In other words, Mr Mueller’s investigation is digging deep – and probably won’t be wrapping up anytime soon.
Who is Nunberg?
Sam Nunberg worked on the Trump campaign in 2015 until he was fired in August that year over racially charged Facebook posts.
He was later sued by Mr Trump for $10m (£7.2m) for breach of confidentiality.
The lawsuit was “amicably settled” out of court, a lawyer for the Trump Organization said at the time.
Mr Nunberg told CNN on Monday: “I’m not a Donald Trump fan. He treated me like crap.”
During the volley of interviews with US media, Mr Nunberg said he had met Mr Mueller’s team for five-and-a-half hours over the weekend.
He said he had had enough of the investigators’ “pretty ridiculous” questions.
Mr Nunberg told CNN they had asked him if he had ever heard Russian spoken around Trump Tower.
“I’m not co-operating. Arrest me,” Mr Nunberg said on live television. “You want to arrest me? Arrest me.”
He said he would not appear before a grand jury to testify on Friday.
Mr Nunberg rejected any suggestion he himself had colluded with Russians to help Mr Trump win the 2016 presidential election.
‘They suspect something’
At times during the interviews, Mr Nunberg appeared to contradict himself – suggesting Mr Trump may have “done something”, while insisting the president was innocent.
“I suspect that they suspect something about him [Mr Trump],” he told CNN, referring to Mr Mueller’s investigators.
Mr Nunberg added: “Trump may very well have done something during the election with the Russians. If he did that, I don’t know.”
“Mueller thinks that Trump is the Manchurian candidate, and I will tell you I disagree with that,” Mr Nunberg told CNN, referring to a 1959 novel about a US politician brainwashed into becoming a pawn of foreign conspirators.

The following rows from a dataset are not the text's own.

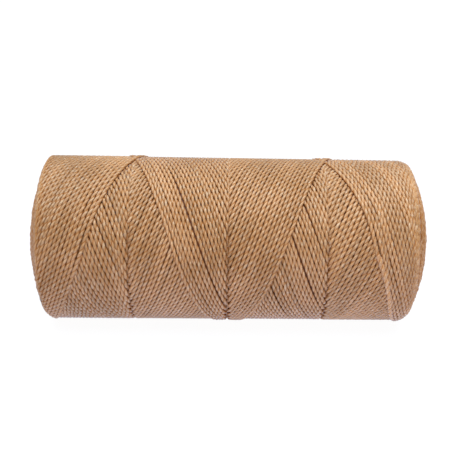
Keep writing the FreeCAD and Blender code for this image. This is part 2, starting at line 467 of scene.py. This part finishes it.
def flat_lane(direction, ring, lane):
    """One lane from its ring until younger turns cover it."""
    age = lane_age(direction, lane)
    reach = lane_reach(direction, lane)
    last = min(reach + hidden_reach, cell - ring_room)
    late = opening(lane_turn(direction, ring, age))
    points = []
    for passed in lane_passes(-hidden_reach, last):
        covered = smooth((passed - reach) / tuck)
        top = smooth((passed - late) / tuck) * (1 - covered)
        points.append(lane_point(direction, ring, lane, age, passed, top, covered))
    return points


def reversal(direction, lane, back, ahead):
    """The turnaround that a lane leaves from, at its end of the spool.

    It runs from back before the turnaround, beneath the younger turns, to ahead after it.
    """
    age = lane_age(direction, lane)
    ring = -1 if direction > 0 else 3
    chance = random.Random(1000 + lane * 2 + (direction > 0))
    stray = chance.uniform(-0.3, 0.3) * MM
    start = lane_turn(direction, ring, age) + math.pi / 2 / covering
    points = []
    count = round((back + ahead) / (0.5 * MM))
    for i in range(count + 1):
        past = -back + (back + ahead) * i / count
        inward = slope * math.hypot(past, reversal_rounding)
        inward += stray * math.exp(-(past / (5 * MM)) ** 2)
        top = smooth((past + 1.7 * MM) / (1.5 * MM)) if lane > 0 else 1.0
        turn = start + past / outer_radius
        along = direction * (inward - end_reach) + lane_side(direction, ring, lane, turn)
        height = lane_height(age, inward, top, 0) - taper * along
        points.append((along, turn * outer_radius, height))
    return points


def end_lane(direction, lane):
    """A lane from its turnaround at the end of the spool until younger turns cover it."""
    reach = lane_reach(direction, lane)
    points = reversal(direction, lane, reversal_reach, reversal_end)
    age = lane_age(direction, lane)
    ring = -1 if direction > 0 else 3
    first = slope * reversal_end + lane_pitch / 4 + 0.5 * MM
    last = reach + hidden_reach
    if last < first:
        return [p for p in points if abs(p[0]) >= end_reach - last or p[1] < points[12][1]]
    count = max(1, round((last - first) / (tuck * 0.5))) if reach < first else None
    steps = [first + (last - first) * i / count for i in range(count + 1)] if count else None
    for passed in steps or [p for p in lane_passes(0, last) if p > first]:
        covered = smooth((passed - reach) / tuck)
        points.append(lane_point(direction, ring, lane, age, passed, 1 - covered, covered))
    return points


def newest_lane(direction, ring, age):
    """A part of the newest turns, from one ring to the next, that lies on all the others."""
    first = slope * reversal_end + 1.0 * MM if ring in (-1, 3) else ring_room
    at_end = ring == (2 if direction > 0 else 0)
    last = cell - (end_room if at_end else ring_room)
    count = round((last - first) / route_step)
    passes = [first + (last - first) * i / count for i in range(count + 1)]
    return [lane_point(direction, ring, 0, age, passed, 1.0, 0) for passed in passes]


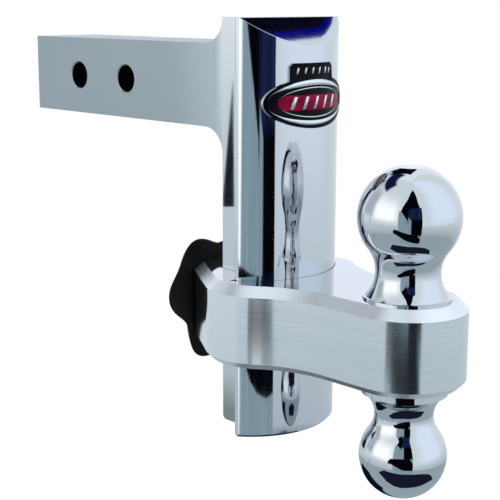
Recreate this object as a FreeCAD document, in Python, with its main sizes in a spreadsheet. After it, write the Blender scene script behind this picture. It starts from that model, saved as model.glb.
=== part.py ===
"""Adjustable trailer hitch with two tow balls, as a parametric FreeCAD document.

A square shank carries an upright post with a T section.  A ball mount slides up and down on the
post and is held by a pin that a hand knob drives into one of the post's lock holes.

Frame, in millimetres: +X towards the trailer, +Z up, Y across.  The origin is the centre of the
outer hitch-pin bore.
"""

import FreeCAD
import Part

import math
import os

import Sketcher

# Driving dimensions.  Heights of the post and mount are given from the shank's axis.
SIZES = {
    # Shank
    "shank_width": 50.8,
    "pin_bore_radius": 8.75,
    "pin_bore_chamfer": 0.75,
    "pin_pitch": 50.8,
    "pin_end_distance": 49.4,
    "shank_reach": 93.6,
    "root_radius": 15.8,
    "shank_edge": 1.2,
    # Post
    "post_drop": 210.8,
    "web_depth": 27.5,
    "toe_radius": 3.0,
    "bow_radius": 53.0,
    "bow_setback": 0.6,
    "bow_corner": 2.5,
    "bow_foot_chamfer": 1.6,
    "bevel_start": 32.0,
    "bevel_drop": 16.0,
    # Lock holes in the post
    "lock_pitch": 25.4,
    "lock_count": 5,
    "lock_hole_radius": 8.4,
    "lock_hole_depth": 13.5,
    "lock_hole_tip": 3.0,
    "lock_hole_flare": 1.2,
    # Ball mount
    "mount_top": 112.5,
    "mount_bottom": 162.3,
    "mount_top_chamfer": 5.8,
    "mount_bottom_chamfer": 3.8,
    "mount_rear": 28.5,
    "facet_angle": 33.2,
    "cheek_radius": 35.2,
    "cheek_x": 30.5,
    "cheek_y": 20.4,
    "waist_radius": 65.6,
    "boss_radius": 34.7,
    "boss_reach": 125.1,
    "slide_gap": 0.35,
    "fit_gap": 0.05,
    "seat_spare": 0.1,
    "blind_spare": 0.5,
    # Tow balls
    "upper_ball_radius": 29.37,
    "upper_ball_height": 45.8,
    "upper_ball_flat": 8.5,
    "upper_neck_radius": 18.5,
    "upper_neck_height": 14.9,
    "upper_flange_radius": 25.5,
    "flange_rim": 1.2,
    "lower_ball_radius": 25.4,
    "lower_ball_drop": 44.15,
    "lower_neck_radius": 17.0,
    "lower_neck_drop": 19.2,
    "lower_flange_radius": 25.0,
    "lower_flange_rim": 5.6,
    "stud_radius": 12.7,
    "stud_thread_radius": 9.5,
    "stud_thread_reach": 33.0,
    "stud_step": 1.0,
    "stud_hole_spare": 3.0,
    "washer_radius": 15.0,
    "washer_recess": 15.6,
    "washer_height": 3.2,
    "washer_split": 2.0,
    "roll_pin_radius": 2.5,
    "roll_pin_bore": 1.4,
    "roll_pin_offset": 18.6,
    "roll_pin_reach": 6.0,
    # Height lock: stations along its axis count from the mount's rear face
    "lock_axis_drop": 137.4,
    "housing_flange_radius": 19.0,
    "housing_flange": 4.5,
    "housing_radius": 10.6,
    "housing_reach": 17.5,
    "housing_cavity_radius": 8.6,
    "collar_recess_radius": 10.0,
    "collar_seat": 1.0,
    "ring_groove_radius": 11.0,
    "ring_groove_start": 4.1,
    "ring_groove_width": 1.0,
    "ring_hole_radius": 7.2,
    "ring_split": 5.0,
    "screw_circle_radius": 14.9,
    "screw_radius": 1.6,
    "screw_head_radius": 2.8,
    "screw_head_depth": 1.7,
    "screw_socket_depth": 1.0,
    "screw_reach": 9.0,
    "collar_radius": 9.9,
    "collar_width": 1.9,
    "drive_radius": 5.0,
    "drive_reach": 19.5,
    "drive_chamfer": 0.8,
    "neck_radius": 6.5,
    "neck_reach": 15.0,
    "pin_radius": 8.0,
    "pin_tail": 2.2,
    "pin_nose": 27.6,
    "pin_nose_chamfer": 2.0,
    "pin_thread_depth": 19.8,
    "pin_thread_tip": 1.0,
    "pin_travel": 12.0,
    "guide_station": 22.8,
    "guide_radius": 2.5,
    "guide_dog_radius": 1.5,
    "guide_start": 20.0,
    "guide_shoulder": 8.7,
    "guide_tip": 6.1,
    "guide_socket_width": 2.5,
    "guide_socket_depth": 4.0,
    "keyway_width": 3.2,
    "keyway_floor": 5.8,
    "keyway_slack": 0.3,
    # Knob
    "knob_gap": 0.8,
    "knob_back": 18.8,
    "knob_mean_radius": 40.3,
    "knob_lobe_wave": 3.7,
    "knob_lobe_flat": 3.1,
    "knob_lobes": 3,
    "knob_edge": 1.0,
    "knob_taper": 17.5,
    "knob_dome": 0.25,
    "knob_recess_radius": 20.2,
    "knob_recess_depth": 6.0,
    "insert_width": 24.0,
    "insert_reach": 16.0,
    "cross_pin_radius": 2.0,
    "cross_pin_length": 22.0,
    "cross_pin_station": 11.0,
    "cross_slot_spare": 2.0,
    # Key lock in one lobe
    "key_circle_radius": 26.0,
    "key_boss_radius": 9.5,
    "shell_radius": 7.0,
    "shell_sink": 0.2,
    "plug_radius": 5.0,
    "tongue_sweep": 10.4,
    "tongue_reach": 9.9,
    "tongue_width": 5.0,
    "tongue_start": 4.0,
    "tongue_end": 1.8,
    "wafer_count": 5,
    "wafer_pitch": 1.9,
    "wafer_first": 9.6,
    "wafer_thickness": 0.6,
    "wafer_width": 3.0,
    "wafer_height": 8.0,
    "key_slot_width": 1.6,
    "key_slot_height": 6.0,
    "key_window_height": 5.0,
    "key_slot_depth": 12.0,
    # Dust cover
    "cover_gap": 0.2,
    "cover_thickness": 1.8,
    "cover_radius": 8.6,
    "cover_eye_radius": 4.2,
    "cover_pivot_offset": 11.8,
    "rivet_radius": 1.6,
    "rivet_head_radius": 3.2,
    "rivet_head_height": 1.0,
    "rivet_head_chamfer": 0.4,
    "rivet_reach": 5.0,
    # Badge
    "badge_drop": 7.5,
    "badge_half_width": 33.3,
    "badge_half_height": 15.3,
    "badge_tab_left": 19.5,
    "badge_tab_right": 17.4,
    "badge_tab_lean": 2.6,
    "badge_tab_top": 22.9,
    "badge_tab_corner": 2.1,
    "badge_rim_width": 1.8,
    "badge_thickness": 1.4,
    "badge_field_step": 0.5,
    "badge_bar_half_width": 21.0,
    "badge_bar_half_height": 4.4,
}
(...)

But Mr Nunberg also told CNN’s Jake Tapper: “Donald Trump did not collude with the Russians!
“It’s the biggest joke to ever think Donald Trump colluded with the Russians.”
Trump and Moscow women
Mr Nunberg said he had been told by former Trump bodyguard Keith Schiller that a Kremlin-connected Russian “had offered to send women up to Trump’s room” at a Moscow hotel during the 2013 Miss Universe beauty pageant.
But he said Mr Trump “didn’t want it”.
“Trump is too smart to have women come up to his room,” Mr Nunberg said.
Unsubstantiated allegations linking Mr Trump to Russian prostitutes surfaced in a research file that was part of an attempt to dig up dirt on the then-Republican candidate during the 2016 election.
The dossier was compiled by an ex-British spy, Christopher Steele, through a Washington DC research firm that was hired by a conservative website and later by the Clinton campaign.
‘He knew’ about Trump Tower meeting
Mr Nunberg said Mr Trump was aware at the time of a June 2016 meeting at Trump Tower when a group of Russians offered his campaign staff damaging information about Hillary Clinton.
“You know he knew about it,” Mr Nunberg told CNN.
“He was talking about it a week before. I don’t know why he went around trying to hide it.”
The White House has repeatedly denied Mr Trump knew anything about that meeting.
The Trump Tower encounter appears to have become a focus of the Mueller investigation.